I live in central Minnesota and have a problem with the coyote's coming in packs every night to my back yard ware my cattle are and I need to have them taken care of. If you are good and would like to come to the Pequot Lakes area and have some fun let me know. I will be more than glad to let you kill them.

charl[email protected]


----------



## Plainsman (Jul 30, 2003)

I am sure you will get some help with that. If I had the time I would head that direction myself, but even though I can't I wanted to say thank you for your hospitality anyway. Best of luck, and I hope you get some great guys coming to take care of those coyotes.


----------



## blhunter3 (May 5, 2007)

Only time yotes ever get after cattle is when they are calving and get the calf before it can walk, or if your cows are under fed and sick.

Besides hunters you could get yourself a burrow or a mini burrow.


----------



## scottnd (Feb 13, 2004)

blhunter3 said:


> Only time yotes ever get after cattle is when they are calving and get the calf before it can walk, or if your cows are under fed and sick.
> 
> Besides hunters you could get yourself a burrow or a mini burrow.


Hmmm, wonder if the Fargo Golf courses know about the burro's? Last year a gal videoed a 'yote kill a doe in her yard facing the Gold Course. Then later the pack came back & finished it off right in her back yard. Portions were on the news..

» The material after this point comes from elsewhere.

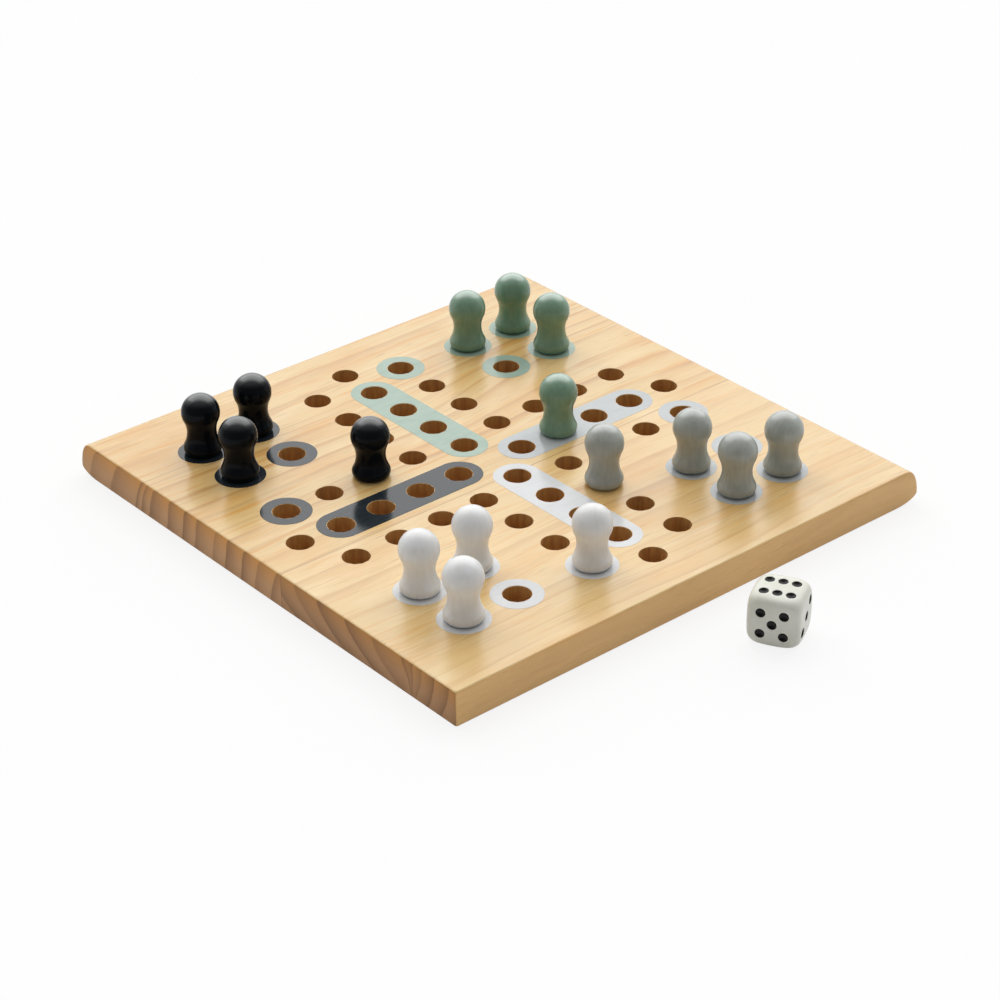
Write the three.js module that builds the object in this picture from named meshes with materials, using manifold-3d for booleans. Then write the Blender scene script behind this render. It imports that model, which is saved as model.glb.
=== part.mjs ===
// A pegged ludo board: two pine planks glued edge to edge and drilled with blind holes,
// sixteen turned pawns whose pegs stand in the holes, and one die beside the board.
// Millimetres. The origin is on the underside, below the crossing of the four lanes.
// +X runs along the grain, +Z is up.

import * as THREE from 'three';
import { mergeVertices } from 'three/addons/utils/BufferGeometryUtils.js';
import { RoundedBoxGeometry } from 'three/addons/geometries/RoundedBoxGeometry.js';
import Module from 'manifold-3d';

const wasm = await Module();
wasm.setup();

// Board
const boardLength = 183;
const boardWidth = 183.4;
const boardThickness = 11.5;

// Layout of the track, measured from the crossing of the lanes. The board's sides set the lane
// step, and the step sets the rest.
const laneStep = 0.08188 * (boardLength + boardWidth) / 2;
const laneHoles = 4;
const rowHoles = 4;
const laneStart = 0.84 * laneStep; // first lane hole
const armEnd = 4.847 * laneStep; // track hole past the lane's end
const rowOffset = 1.127 * laneStep; // lane to the track row beside it
const rowStep = 1.073 * laneStep;
const homeCentre = 3.54 * laneStep; // middle of a home square, along X and along Y
const homeSpacing = 1.3 * laneStep;
const seamOffset = 0.7 * laneStep; // the glue line, towards the plain long side
const plainEndOffset = 0.4798 * boardLength;
const plainSideOffset = 0.4869 * boardWidth;

// Rounded nose on the two far edges: an upper and a lower quarter ellipse
const noseReach = 5;
const noseDrop = 8.6;
const noseUndercut = 13.5;
const noseSteps = 4;

// Drilling
const holeDiameter = 8.5;
const holeDepth = 8;
const holeSides = 16;

// Pawn
const headDiameter = 12;
const headHeight = 13.3; // shoulder to the middle of the head
const waistDiameter = 9.15;
const baseDiameter = 11.9;
const heelRadius = 2.4;
const heelTuck = THREE.MathUtils.degToRad(37.2); // how far the heel turns in below its widest
const shoulderLift = 0.5; // the peg stands on the hole's floor, so the shoulder clears the board
const pegClearance = 0.25;
const pegEndClearance = 0.1;
const pegChamfer = 0.6;
const pawnSides = 16;
const headSteps = 5;
const coveSteps = 5;
const heelSteps = 2;

// Die
const dieSide = 16;
const dieRounding = 2.6;
const dieRoundingSteps = 3;
const pipDiameter = 2.8;
const pipDepth = 0.55;
const pipSpacing = 3.6;
const pipSides = 10;
const dieAside = 10; // crossing to the die, along the grain
const dieBefore = 24.8; // plain long side to the die's middle
const dieTurn = THREE.MathUtils.degToRad(-61);

const cutOverrun = 1;

// Places worked out from the sizes above
const endX = -plainEndOffset;
const noseX = endX + boardLength;
const plainY = -plainSideOffset;
const noseY = plainY + boardWidth;
const holeRadius = holeDiameter / 2;

const finishes = {
  pine: { color: 0xe3c596, roughness: 0.55, metalness: 0 },
  black: { color: 0x14171b, roughness: 0.25, metalness: 0 },
  green: { color: 0x7fa391, roughness: 0.45, metalness: 0 },
  white: { color: 0xe2e1df, roughness: 0.45, metalness: 0 },
  grey: { color: 0x9da3a1, roughness: 0.45, metalness: 0 },
  ivory: { color: 0xdcdcd4, roughness: 0.3, metalness: 0 },
};

function solidOf(geometry) {
  const bare = geometry.index ? geometry.toNonIndexed() : geometry.clone();
  bare.deleteAttribute('normal');
  bare.deleteAttribute('uv');
  const merged = mergeVertices(bare);
  const corners = merged.index.array;
  const kept = [];
  for (let i = 0; i < corners.length; i += 3) {
    const [a, b, c] = corners.slice(i, i + 3);
    if (a !== b && b !== c && c !== a) kept.push(a, b, c);
  }
  return new wasm.Manifold(
    new wasm.Mesh({
      numProp: 3,
      vertProperties: new Float32Array(merged.attributes.position.array),
      triVerts: new Uint32Array(kept),
    })
  );
}

function geometryOf(solid) {
  const mesh = solid.getMesh();
  const geometry = new THREE.BufferGeometry();
  geometry.setAttribute('position', new THREE.BufferAttribute(mesh.vertProperties, 3));
  geometry.setIndex(new THREE.BufferAttribute(mesh.triVerts, 1));
  geometry.computeVertexNormals();
  return geometry;
}

function namedMesh(name, geometry, finish) {
  const mesh = new THREE.Mesh(geometry, new THREE.MeshStandardMaterial(finishes[finish]));
  mesh.name = name;
  return mesh;
}

// Section of the board across one nose: square at the near side, rounded at the far side
function noseSection(near, far) {
  const turn = boardThickness - noseDrop;
  const section = new THREE.Shape();
  section.moveTo(near, 0);
  section.lineTo(far - noseUndercut, 0);
  section.absellipse(far - noseUndercut, turn, noseUndercut, turn, -Math.PI / 2, 0, false);
  section.absellipse(far - noseReach, turn, noseReach, noseDrop, 0, Math.PI / 2, false);
  section.lineTo(near, boardThickness);
  return section;
}

function extruded(section, length) {
  return new THREE.ExtrudeGeometry(section, {
    depth: length,
    bevelEnabled: false,
    curveSegments: noseSteps,
  });
}

// The board before drilling is what two router passes leave: one nose along X, one along Y
function boardBlank() {
  const alongGrain = extruded(noseSection(plainY, noseY), boardLength);
  alongGrain.rotateX(Math.PI / 2);
  alongGrain.rotateZ(Math.PI / 2);
  alongGrain.translate(endX, 0, 0);
  const acrossGrain = extruded(noseSection(endX, noseX), boardWidth);
  acrossGrain.rotateX(Math.PI / 2);
  acrossGrain.translate(0, noseY, 0);
  return solidOf(alongGrain).intersect(solidOf(acrossGrain));
}

// The four arms, each with the turn that leads from the arm to its own home corner
const sets = [
  { colour: 'black', arm: [-1, 0], freeHome: [1, -1], inPlay: [-rowOffset - rowStep, rowOffset] },
  { colour: 'green', arm: [0, 1], freeHome: [-1, -1], inPlay: [laneStart + laneStep, 0] },
  { colour: 'grey', arm: [1, 0], freeHome: [1, 1], inPlay: [rowOffset, -rowOffset - rowStep] },
  { colour: 'white', arm: [0, -1], freeHome: [1, -1], inPlay: startPlace([0, -1]) },
];

// A place so far along an arm and so far beside it, on the side of the arm's home
function armPlace([armX, armY], along, beside) {
  return [armX * along + armY * beside, armY * along - armX * beside];
}

function startPlace(arm) {
  return armPlace(arm, rowOffset + (rowHoles - 1) * rowStep, rowOffset);
}

function homePlaces(arm) {
  const [middleX, middleY] = armPlace(arm, homeCentre, homeCentre);
  const half = homeSpacing / 2;
  const corners = [[-1, -1], [-1, 1], [1, -1], [1, 1]];
  return corners.map(([x, y]) => ({ corner: [x, y], place: [middleX + x * half, middleY + y * half] }));
}

function armHoles(arm) {
  const places = [armPlace(arm, armEnd, 0)];
  for (let i = 0; i < laneHoles; i++) places.push(armPlace(arm, laneStart + i * laneStep, 0));
  for (let i = 0; i < rowHoles; i++) {
    const along = rowOffset + i * rowStep;
    places.push(armPlace(arm, along, rowOffset));
    if (i > 0) places.push(armPlace(arm, along, -rowOffset));
  }
  homePlaces(arm).forEach(({ place }) => places.push(place));
  return places;
}

function drillAt([x, y]) {
  const length = holeDepth + cutOverrun;
  const drill = new THREE.CylinderGeometry(holeRadius, holeRadius, length, holeSides);
  drill.rotateX(Math.PI / 2);
  drill.translate(x, y, boardThickness - holeDepth + length / 2);
  return solidOf(drill);
}

function drilledBoard() {
  const drills = sets.flatMap(({ arm }) => armHoles(arm)).map(drillAt);
  return boardBlank().subtract(drills.reduce((all, drill) => all.add(drill)));
}

// The glued halves: everything on the plain side of the seam, and the rest
function planks() {
  const lowY = plainY - cutOverrun;
  const frontWidth = -seamOffset - lowY;
  const frontSpace = new THREE.BoxGeometry(
    boardLength + 2 * cutOverrun,
    frontWidth,
    boardThickness + 2 * cutOverrun
  );
  frontSpace.translate((endX + noseX) / 2, lowY + frontWidth / 2, boardThickness / 2);
  const board = drilledBoard();
  const front = solidOf(frontSpace);
  return [
    namedMesh('plank_front', geometryOf(board.intersect(front)), 'pine'),
    namedMesh('plank_rear', geometryOf(board.subtract(front)), 'pine'),
  ];
}

function arc(centreR, centreZ, radius, from, to, steps) {
  const points = [];
  for (let i = 0; i <= steps; i++) {
    const angle = from + ((to - from) * i) / steps;
    points.push(new THREE.Vector2(centreR + radius * Math.cos(angle), centreZ + radius * Math.sin(angle)));
  }
  return points;
}

// Radius of the hollow arc that touches the head above it, the heel below it and the waist between
// them. The rise from the heel's centre to the head's is the sum of the rises to the waist's height,
// and each of these is the side of a right triangle whose other sides hold the sought radius.
function coveRadiusFor(headRadius, waistRadius, baseRadius, rise) {
  const headOver = headRadius - waistRadius;
  const baseOver = baseRadius - waistRadius;
  const heelSpan = 2 * heelRadius - baseOver;
  const rest = rise ** 2 - headOver * (headRadius + waistRadius - heelSpan);
  const half = rise * Math.sqrt(baseOver);
  const root = rest / (half + Math.sqrt(half ** 2 + (headOver - baseOver) * rest));
  return (root ** 2 - heelSpan) / 2;
}

// Turned outline from the peg's end up to the crown: a round head, a hollow cove that runs tangent
// into it and into the rounded heel below, a flat shoulder and a chamfered peg
function pawnOutline() {
  const headRadius = headDiameter / 2;
  const waistRadius = waistDiameter / 2;
  const baseRadius = baseDiameter / 2;
  const heelR = baseRadius - heelRadius;
  const heelHeight = heelRadius * Math.sin(heelTuck);
  const coveRadius = coveRadiusFor(headRadius, waistRadius, baseRadius, headHeight - heelHeight);
  const coveR = waistRadius + coveRadius;
  const neckHeight = Math.sqrt((headRadius + coveRadius) ** 2 - coveR ** 2);
  const waistHeight = headHeight - neckHeight;
  const headMeetsCove = Math.atan2(-neckHeight, coveR);
  const heelMeetsCove = Math.atan2(waistHeight - heelHeight, coveR - heelR);

  const pegRadius = holeRadius - pegClearance;
  const pegEnd = -(holeDepth + shoulderLift - pegEndClearance);
  const peg = [
    new THREE.Vector2(0, pegEnd),
    new THREE.Vector2(pegRadius - pegChamfer, pegEnd),
    new THREE.Vector2(pegRadius, pegEnd + pegChamfer),
    new THREE.Vector2(pegRadius, 0),
  ];
  const heel = arc(heelR, heelHeight, heelRadius, -heelTuck, heelMeetsCove, heelSteps);
  const cove = arc(
    coveR, waistHeight, coveRadius, Math.PI + heelMeetsCove, Math.PI + headMeetsCove, coveSteps
  );
  const head = arc(0, headHeight, headRadius, headMeetsCove, Math.PI / 2, headSteps);
  const outline = [...peg, ...heel, ...cove.slice(1, -1), ...head];
  outline.at(-1).x = 0;
  return outline;
}

function pawn(name, [x, y], colour) {
  const turned = new THREE.LatheGeometry(pawnOutline(), pawnSides);
  turned.rotateX(Math.PI / 2);
  const mesh = namedMesh(name, geometryOf(solidOf(turned)), colour);
  mesh.position.set(x, y, boardThickness + shoulderLift);
  return mesh;
}

function pawnsOf({ colour, arm, freeHome, inPlay }) {
  const taken = homePlaces(arm).filter(({ corner }) => corner.some((side, i) => side !== freeHome[i]));
  const places = [...taken.map(({ place }) => place), inPlay];
  return places.map((place, i) => pawn(`pawn_${colour}_${i + 1}`, place, colour));
}

// Pips on a face lie on a square grid: steps along `across`, and along the direction square to it
const onePip = [[0, 0]];
const twoPips = [[-1, -1], [1, 1]];
const fourPips = [...twoPips, [-1, 1], [1, -1]];
const dieFaces = [
  { out: [0, 0, 1], across: [1, 0, 0], pips: [...fourPips, [0, -1], [0, 1]] },
  { out: [0, 0, -1], across: [1, 0, 0], pips: onePip },
  { out: [0, -1, 0], across: [1, 0, 0], pips: [...fourPips, ...onePip] },
  { out: [0, 1, 0], across: [1, 0, 0], pips: twoPips },
  { out: [1, 0, 0], across: [0, 1, 0], pips: [...twoPips, ...onePip] },
  { out: [-1, 0, 0], across: [0, 1, 0], pips: fourPips },
];

function pipCutters({ out, across, pips }) {
  const pipRadius = pipDiameter / 2;
  const ballRadius = (pipRadius ** 2 + pipDepth ** 2) / (2 * pipDepth);
  const outward = new THREE.Vector3(...out);
  const along = new THREE.Vector3(...across);
  const beside = new THREE.Vector3().crossVectors(outward, along);
  const turn = new THREE.Matrix4().makeBasis(along, outward, beside.clone().negate());
  return pips.map(([stepAlong, stepBeside]) => {
    const middle = outward.clone().multiplyScalar(dieSide / 2 + ballRadius - pipDepth);
    middle.addScaledVector(along, stepAlong * pipSpacing);
    middle.addScaledVector(beside, stepBeside * pipSpacing);
    const ball = new THREE.SphereGeometry(ballRadius, pipSides, pipSides / 2);
    ball.applyMatrix4(turn);
    ball.translate(middle.x, middle.y, middle.z);
    return solidOf(ball);
  });
}

function die() {
  const block = new RoundedBoxGeometry(dieSide, dieSide, dieSide, dieRoundingSteps, dieRounding);
  const cutters = dieFaces.flatMap(pipCutters);
  const pipped = solidOf(block).subtract(cutters.reduce((all, cutter) => all.add(cutter)));
  const mesh = namedMesh('die', geometryOf(pipped), 'ivory');
  mesh.position.set(dieAside, plainY - dieBefore, dieSide / 2);
  mesh.rotation.z = dieTurn;
  return mesh;
}

const game = new THREE.Group();
game.add(...planks(), ...sets.flatMap(pawnsOf), die());

export default game;
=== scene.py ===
import math

import bmesh
import bpy
import numpy as np
from mathutils import Matrix, Vector
from mathutils.geometry import delaunay_2d_cdt


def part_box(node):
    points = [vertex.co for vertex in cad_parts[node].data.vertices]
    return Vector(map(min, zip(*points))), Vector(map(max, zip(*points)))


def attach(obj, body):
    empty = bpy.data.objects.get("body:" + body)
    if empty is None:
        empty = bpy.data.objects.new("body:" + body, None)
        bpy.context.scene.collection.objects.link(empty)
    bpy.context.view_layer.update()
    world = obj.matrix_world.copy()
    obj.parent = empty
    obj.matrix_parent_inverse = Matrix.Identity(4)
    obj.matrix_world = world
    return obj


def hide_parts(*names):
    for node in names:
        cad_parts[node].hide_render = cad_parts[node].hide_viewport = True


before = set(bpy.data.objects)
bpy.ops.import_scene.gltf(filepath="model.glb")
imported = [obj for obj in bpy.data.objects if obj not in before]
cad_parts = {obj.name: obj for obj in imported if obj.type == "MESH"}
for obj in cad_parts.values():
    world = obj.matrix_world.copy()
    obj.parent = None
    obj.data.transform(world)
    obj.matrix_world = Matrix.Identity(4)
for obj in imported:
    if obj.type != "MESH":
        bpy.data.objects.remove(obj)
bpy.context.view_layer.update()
mm = 0.001
print("frame loaded:", len(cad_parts), "nodes")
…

PM me if you are on the MN side of the river & need them anywhere within 30 miles of Fargo. If you want them worked over on the ND side I'd need some $$$ for a ND license. 
Some $$$ for expenses would help since fuel is $3+ & Ammo is $1 to $5, then $2400.00 in calls, decoys & guns. 
Hmmm, maybe the wife was right?? :sniper: oke:

But give me a PM anyway & if affordable I'll bring the Grandson out because you can't put a price on experiences (or saving a deer herd)


----------